__EXERCISE DETAILS__. Print the complete set of entries exactly.

A block of data
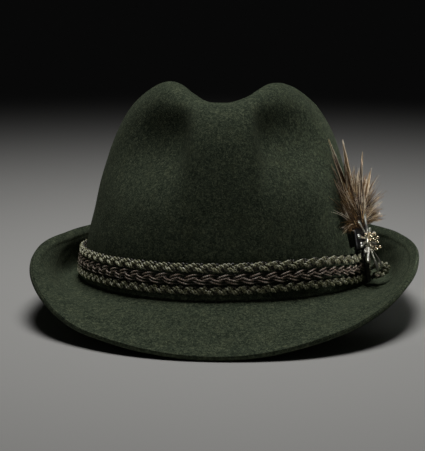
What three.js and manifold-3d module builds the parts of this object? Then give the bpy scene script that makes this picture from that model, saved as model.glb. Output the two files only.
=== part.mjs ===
// Felt hat with a creased and pinched crown, a brim turned up at the sides and back,
// a band of three braided cords, a black keeper, a plume in a black sleeve and a flower pin.
// Millimetres, +Z up. The front of the hat faces -Y and the wearer's left is +X.
// The origin is the middle of the bounding box, on the surface that the hat rests on.

import * as THREE from 'three';
import { mergeVertices } from 'three/addons/utils/BufferGeometryUtils.js';
import Module from 'manifold-3d';

const wasm = await Module();
wasm.setup();

// Felt: one wall for crown and brim

const FELT = 2.2;
const FILLET = 3.5; // round between crown and brim, on the outside
const GAP = 0.3; // clearance between pieces that touch

// Crown sections, above the line where the brim begins. Setback moves a section to the back.
const SECTIONS = [
  { height: 0, halfWidth: 86, halfLength: 104, setback: 0 },
  { height: 20, halfWidth: 83.6, halfLength: 103, setback: 0 },
  { height: 43, halfWidth: 78.3, halfLength: 100.5, setback: 1 },
  { height: 66, halfWidth: 73.3, halfLength: 96, setback: 2 },
  { height: 88, halfWidth: 66.6, halfLength: 89.2, setback: 3 },
  { height: 104, halfWidth: 58.6, halfLength: 81, setback: 4 },
  { height: 114.6, halfWidth: 49.8, halfLength: 71, setback: 5 },
  { height: 122.3, halfWidth: 39.5, halfLength: 60, setback: 6 },
  { height: 128, halfWidth: 25, halfLength: 42, setback: 7 },
  { height: 129.4, halfWidth: 0, halfLength: 0, setback: 8 },
];
const LEAN = { slope: 0.2, pivot: -45 }; // the top falls to the back from this y

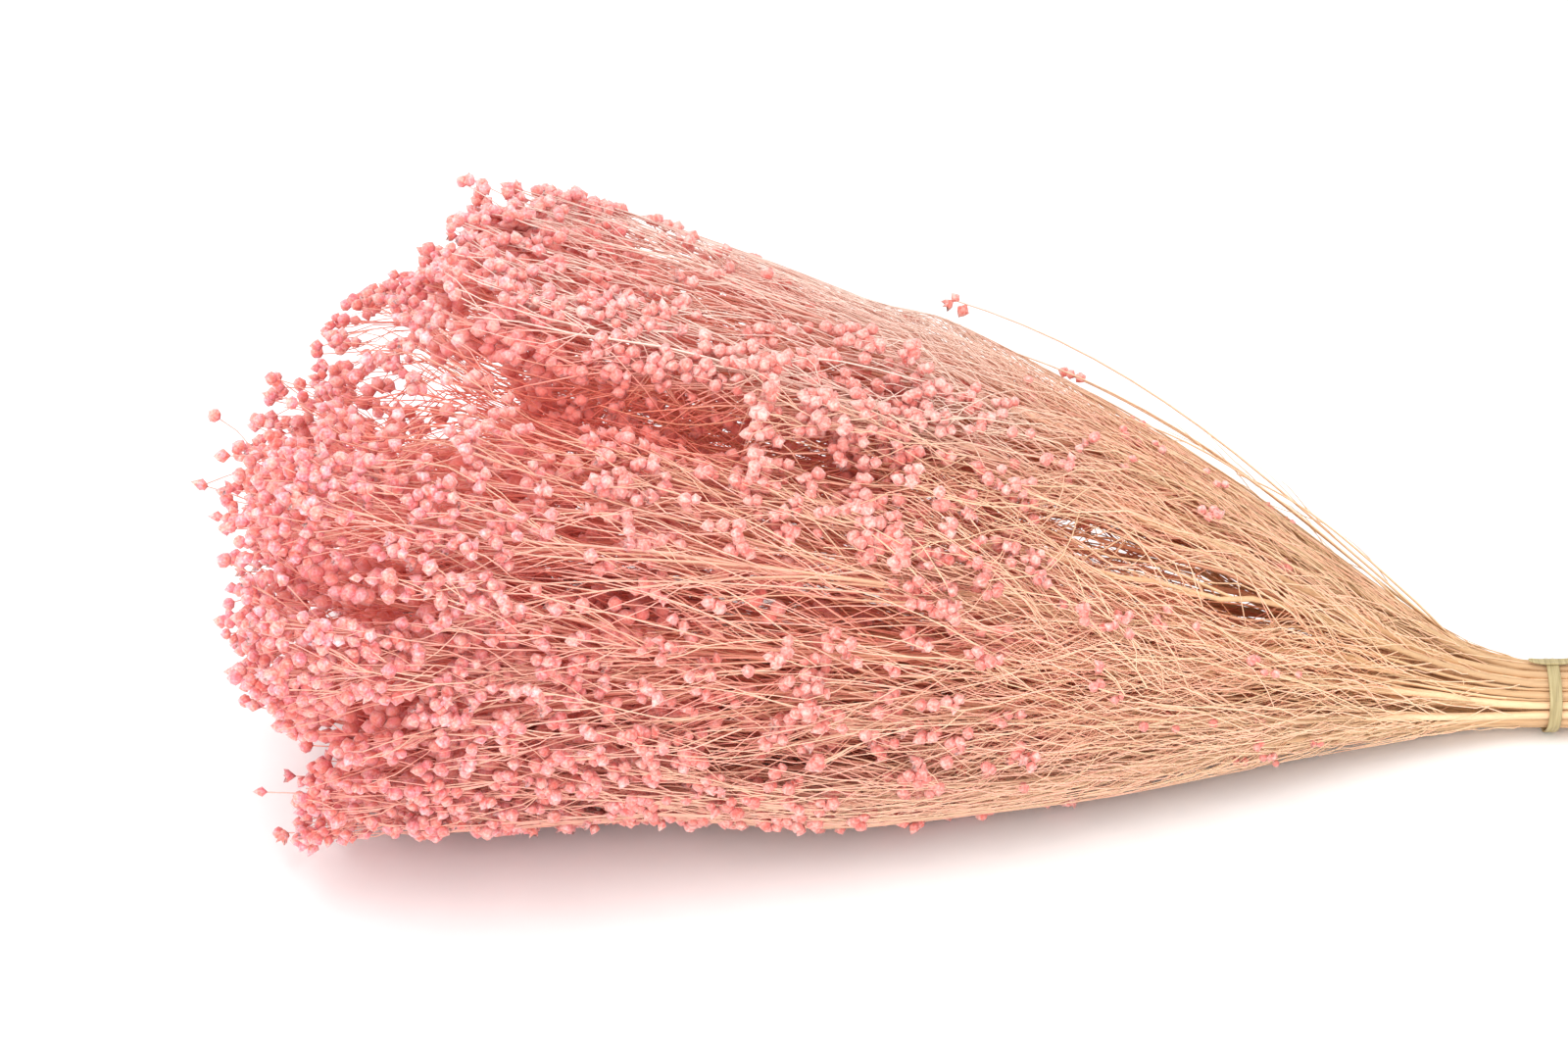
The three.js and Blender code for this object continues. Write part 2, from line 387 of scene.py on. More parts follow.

__RIGHT ANSWER__.
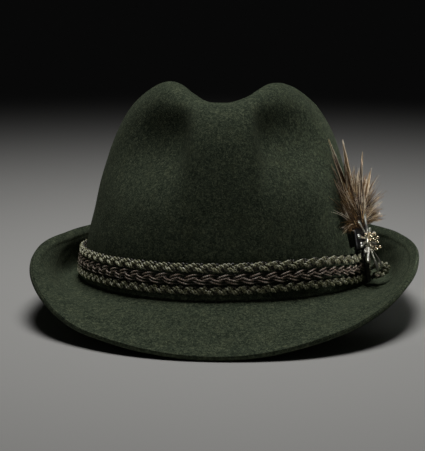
What three.js and manifold-3d module builds the parts of this object? Then give the bpy scene script that makes this picture from that model, saved as model.glb. Output the two files only.
=== part.mjs ===
// Felt hat with a creased and pinched crown, a brim turned up at the sides and back,
// a band of three braided cords, a black keeper, a plume in a black sleeve and a flower pin.
// Millimetres, +Z up. The front of the hat faces -Y and the wearer's left is +X.
// The origin is the middle of the bounding box, on the surface that the hat rests on.

import * as THREE from 'three';
import { mergeVertices } from 'three/addons/utils/BufferGeometryUtils.js';
import Module from 'manifold-3d';

const wasm = await Module();
wasm.setup();

// Felt: one wall for crown and brim

const FELT = 2.2;
const FILLET = 3.5; // round between crown and brim, on the outside
const GAP = 0.3; // clearance between pieces that touch

// Crown sections, above the line where the brim begins. Setback moves a section to the back.
const SECTIONS = [
  { height: 0, halfWidth: 86, halfLength: 104, setback: 0 },
  { height: 20, halfWidth: 83.6, halfLength: 103, setback: 0 },
  { height: 43, halfWidth: 78.3, halfLength: 100.5, setback: 1 },
  { height: 66, halfWidth: 73.3, halfLength: 96, setback: 2 },
  { height: 88, halfWidth: 66.6, halfLength: 89.2, setback: 3 },
  { height: 104, halfWidth: 58.6, halfLength: 81, setback: 4 },
  { height: 114.6, halfWidth: 49.8, halfLength: 71, setback: 5 },
  { height: 122.3, halfWidth: 39.5, halfLength: 60, setback: 6 },
  { height: 128, halfWidth: 25, halfLength: 42, setback: 7 },
  { height: 129.4, halfWidth: 0, halfLength: 0, setback: 8 },
];
const LEAN = { slope: 0.2, pivot: -45 }; // the top falls to the back from this y

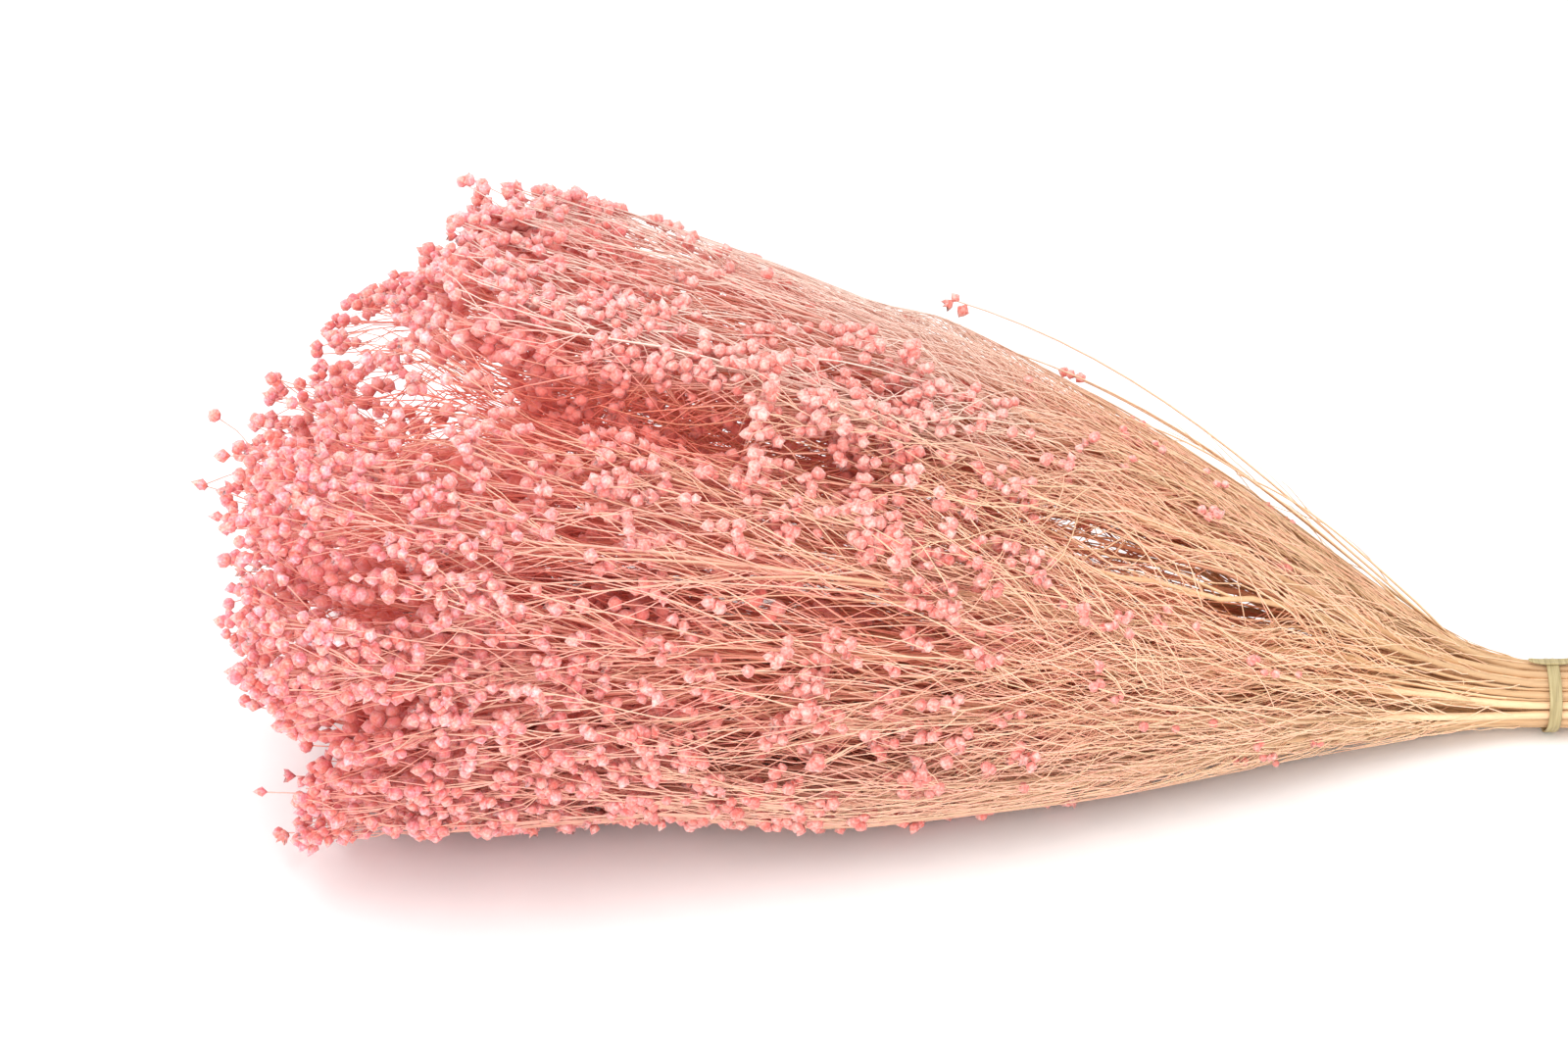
The three.js and Blender code for this object continues. Write part 2, from line 387 of scene.py on. More parts follow.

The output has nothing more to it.